Scripts that build objects:
▶

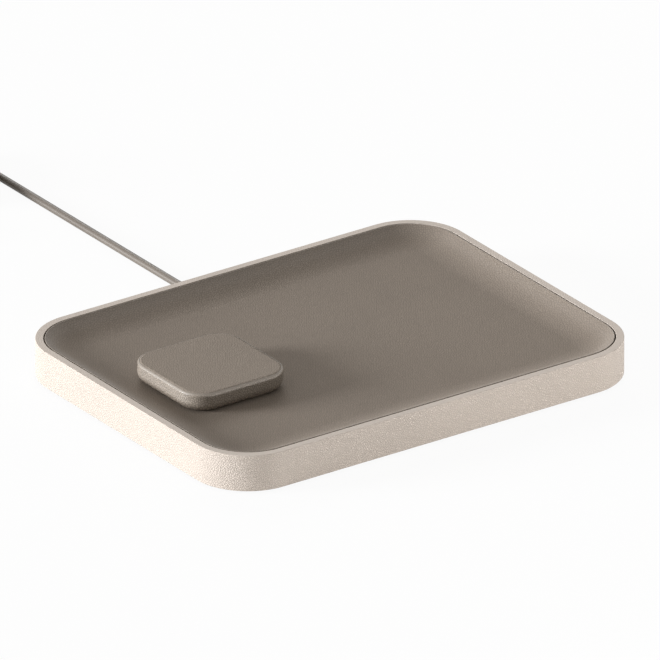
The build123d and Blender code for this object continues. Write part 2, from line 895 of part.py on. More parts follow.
def along_plug(section, start, length):
    """A section across the plug, pushed out along it from start towards its tip."""
    plane = Plane(origin=(tail_x, plug_y - start, plug_z), x_dir=(1, 0, 0), z_dir=(0, -1, 0))
    return extrude(plane * section, length)


def plug_grip():
    """Moulded grip of the plug with a round neck for the lead."""
    body = along_plug(RectangleRounded(plug_width, plug_thick, plug_corner), 0, plug_length)
    ends = body.edges().group_by(Axis.Y)
    body = fillet(ends[0] + ends[-1], plug_edge_round)
    return body + along_plug(Circle(neck_radius), -neck_length, neck_length + plug_edge_round)


def plug_shell():
    """Metal mouth of the plug."""
    body = along_plug(SlotOverall(shell_width, shell_height), plug_length, shell_length)
    mouth = SlotOverall(shell_width - 2 * shell_metal, shell_height - 2 * shell_metal)
    return body - along_plug(mouth, plug_length + shell_back, shell_length)


def plug_insert():
    """Insulating block inside the mouth, with the slot that the contacts line."""
    margin = 2 * (shell_metal + insert_gap)
    outline = SlotOverall(shell_width - margin, shell_height - margin)
    start = plug_length + shell_back
    body = along_plug(outline, start, insert_length)
    slot = Rectangle(insert_slot_width, insert_slot_height)
    return body - along_plug(slot, start + insert_length - insert_slot_depth, insert_slot_depth)


nodes = [
    rim_leather,
    rim_frame,
    liner_leather,
    tray_pan,
    base_plate,
    base_screws,
    feet,
    pad_side_leather,
    pad_shell,
    pad_cover,
    pad_top_leather,
    pad_screws,
    coil_carrier,
    shield_disc,
    charging_coil,
    magnet_ring,
    coil_leads,
    control_board,
    board_screws,
    board_chips,
    lead_socket,
    power_lead,
    lead_clamp,
    clamp_screws,
    ballast_plate,
    ballast_screws,
    strain_relief,
    cord,
    cord_coil,
    cord_tail,
    coil_tie,
    plug_grip,
    plug_shell,
    plug_insert,
]

os.makedirs("parts", exist_ok=True)
for make in nodes:
    export_step(make(), f"parts/{make.__name__}.step")
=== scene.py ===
"""Desk tray with a raised charging pad: its leather, lead and fittings, dressed on the fixed frame.

Everything is in metres in the frame's own axes. +X runs along the tray to the right, +Y to the
back where the lead leaves, +Z up, and the origin is on the table under the tray's middle.
"""

from collections import namedtuple
from math import acos, atan2, cos, hypot, pi, radians, sin, sqrt, tan

import bmesh
import bpy
from bpy.props import FloatProperty, FloatVectorProperty, IntProperty, PointerProperty
from mathutils import Matrix, Vector


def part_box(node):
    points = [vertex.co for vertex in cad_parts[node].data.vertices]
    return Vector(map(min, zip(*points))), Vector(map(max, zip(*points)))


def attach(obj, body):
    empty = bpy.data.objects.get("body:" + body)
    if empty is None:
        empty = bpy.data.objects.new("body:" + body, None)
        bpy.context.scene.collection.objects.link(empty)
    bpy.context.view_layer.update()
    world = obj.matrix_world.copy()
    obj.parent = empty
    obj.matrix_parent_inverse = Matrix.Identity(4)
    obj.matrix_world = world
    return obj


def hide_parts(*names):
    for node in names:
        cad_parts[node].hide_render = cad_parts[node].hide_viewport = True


bl_info = {
    "name": "Desk Tray with Charging Pad",
    "version": (1, 0, 0),
    "blender": (4, 5, 0),
    "location": "View3D > Sidebar > Tray",
    "description": "Leather-wrapped desk tray with a raised charging pad and its lead",
    "category": "Object",
}

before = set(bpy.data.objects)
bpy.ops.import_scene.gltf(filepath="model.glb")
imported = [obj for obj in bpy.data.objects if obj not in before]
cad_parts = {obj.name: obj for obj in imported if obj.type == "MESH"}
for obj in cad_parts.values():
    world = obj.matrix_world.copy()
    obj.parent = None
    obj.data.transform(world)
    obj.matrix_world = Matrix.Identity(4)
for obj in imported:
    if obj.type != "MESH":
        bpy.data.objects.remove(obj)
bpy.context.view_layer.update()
rim_low, rim_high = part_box("rim_leather")
pad_low, pad_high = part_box("pad_side_leather")
sheet_low, sheet_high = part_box("pad_top_leather")
sleeve_low, sleeve_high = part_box("strain_relief")
foot_low, foot_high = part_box("feet")
lead_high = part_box("cord")[1]
tie_low, tie_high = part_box("coil_tie")
grip_low, grip_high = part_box("plug_grip")
exit_x = (sleeve_low.x + sleeve_high.x) / 2

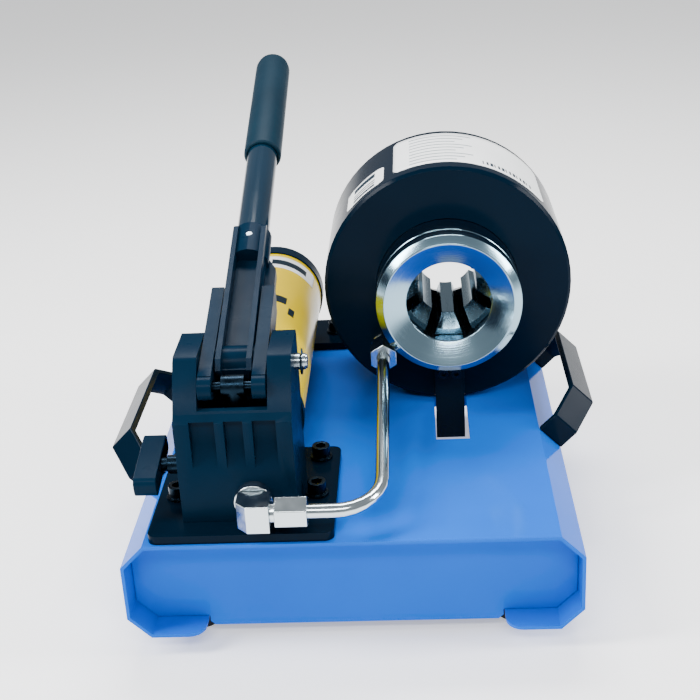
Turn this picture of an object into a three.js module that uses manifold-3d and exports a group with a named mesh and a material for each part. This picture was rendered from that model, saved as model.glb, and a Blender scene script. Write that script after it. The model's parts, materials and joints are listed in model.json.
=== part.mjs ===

◀

Your goal: Exactly repeat the lines from the line with "outline = SlotOverall(shell_width" to the line with "if empty is", including both, and output nothing else.

Answer for the task:
    outline = SlotOverall(shell_width - margin, shell_height - margin)
    start = plug_length + shell_back
    body = along_plug(outline, start, insert_length)
    slot = Rectangle(insert_slot_width, insert_slot_height)
    return body - along_plug(slot, start + insert_length - insert_slot_depth, insert_slot_depth)


nodes = [
    rim_leather,
    rim_frame,
    liner_leather,
    tray_pan,
    base_plate,
    base_screws,
    feet,
    pad_side_leather,
    pad_shell,
    pad_cover,
    pad_top_leather,
    pad_screws,
    coil_carrier,
    shield_disc,
    charging_coil,
    magnet_ring,
    coil_leads,
    control_board,
    board_screws,
    board_chips,
    lead_socket,
    power_lead,
    lead_clamp,
    clamp_screws,
    ballast_plate,
    ballast_screws,
    strain_relief,
    cord,
    cord_coil,
    cord_tail,
    coil_tie,
    plug_grip,
    plug_shell,
    plug_insert,
]

os.makedirs("parts", exist_ok=True)
for make in nodes:
    export_step(make(), f"parts/{make.__name__}.step")
=== scene.py ===
"""Desk tray with a raised charging pad: its leather, lead and fittings, dressed on the fixed frame.

Everything is in metres in the frame's own axes. +X runs along the tray to the right, +Y to the
back where the lead leaves, +Z up, and the origin is on the table under the tray's middle.
"""

from collections import namedtuple
from math import acos, atan2, cos, hypot, pi, radians, sin, sqrt, tan

import bmesh
import bpy
from bpy.props import FloatProperty, FloatVectorProperty, IntProperty, PointerProperty
from mathutils import Matrix, Vector


def part_box(node):
    points = [vertex.co for vertex in cad_parts[node].data.vertices]
    return Vector(map(min, zip(*points))), Vector(map(max, zip(*points)))


def attach(obj, body):
    empty = bpy.data.objects.get("body:" + body)
    if empty is None:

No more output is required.